Schneiderman will not face criminal charges for physical abuse
The prosecutor appointed to investigate allegations that former New York Attorney General Eric Schneiderman physically abused women says she has closed the case without bringing criminal charges.
Nassau County District Attorney Madeline Singas announced her decision Thursday.
She said in a brief statement that investigators did an "exhaustive review" and she personally interviewed each woman who had accused Schneiderman of assault. Singas said investigators also spoke with members of Schneiderman's security detail.
However, she said she concluded that "legal impediments, including statutes of limitations, preclude criminal prosecution."

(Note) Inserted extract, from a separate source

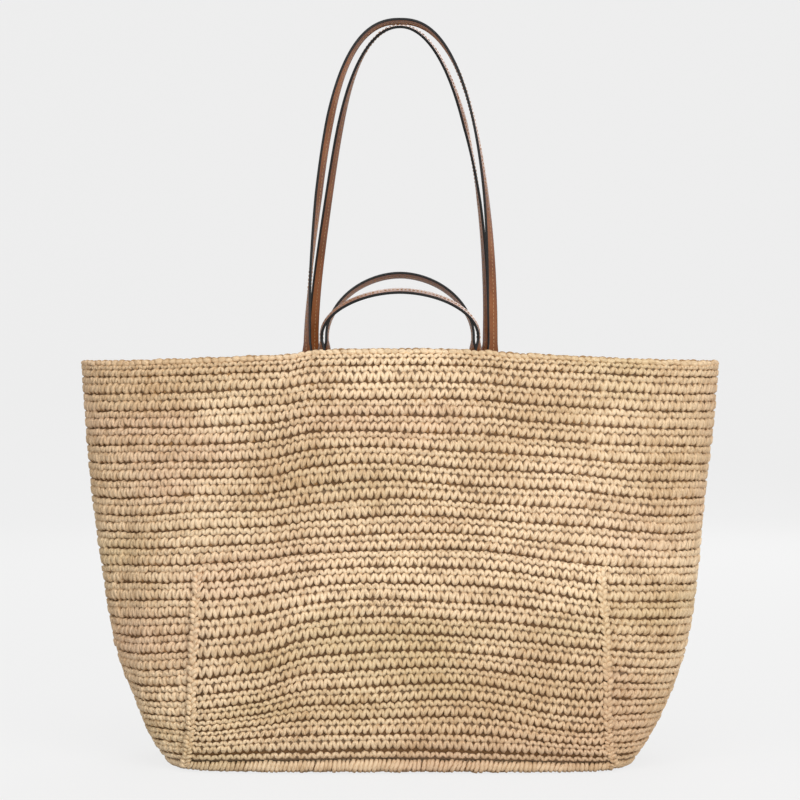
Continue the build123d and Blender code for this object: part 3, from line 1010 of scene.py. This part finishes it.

Singas added that the probe found no misconduct by Schneiderman's staff in the attorney general's office.
In a story published by The New Yorker in May, four women accused Schneiderman of nonconsensual slapping, hitting and choking, as part of a larger pattern of demeaning and violently abusive behavior. He also spat on some of the women, belittled them and threatened to kill them, former girlfriends said.
Schneiderman initially denied the allegations and said he merely engaged in "role-playing and other consensual sexual activity." However, the former attorney general struck a different tone on Thursday.
"I recognize that District Attorney Singas' decision not to prosecute does not mean I have done nothing wrong. I accept full responsibility for my conduct in my relationships with my accusers, and for the impact it had on them," he said in a statement.
One of the women who accused Schneiderman's of physical abuse reacted to the decision by demanding he donate millions of dollars left in his campaign coffers to women's shelters and domestic abuse programs.
Michelle Manning Barish, who spoke on the record to the New Yorker, wrote on Twitter that she feels "completely vindicated by Eric Schneiderman's admission that he engaged in the abuse to which he subjected me and the other women."
Barish also wrote that she needs an admission of wrongdoing and an apology "or I will fight." And she called for Schneiderman to go beyond words.
"A crucial next step will be for Schneiderman to turn over all campaign contributions — which we understand to be over $8.5 M — to groups that combat sexual violence against women and protect those who are harmed,"she wrote."I wish him well in his recovery process," she said.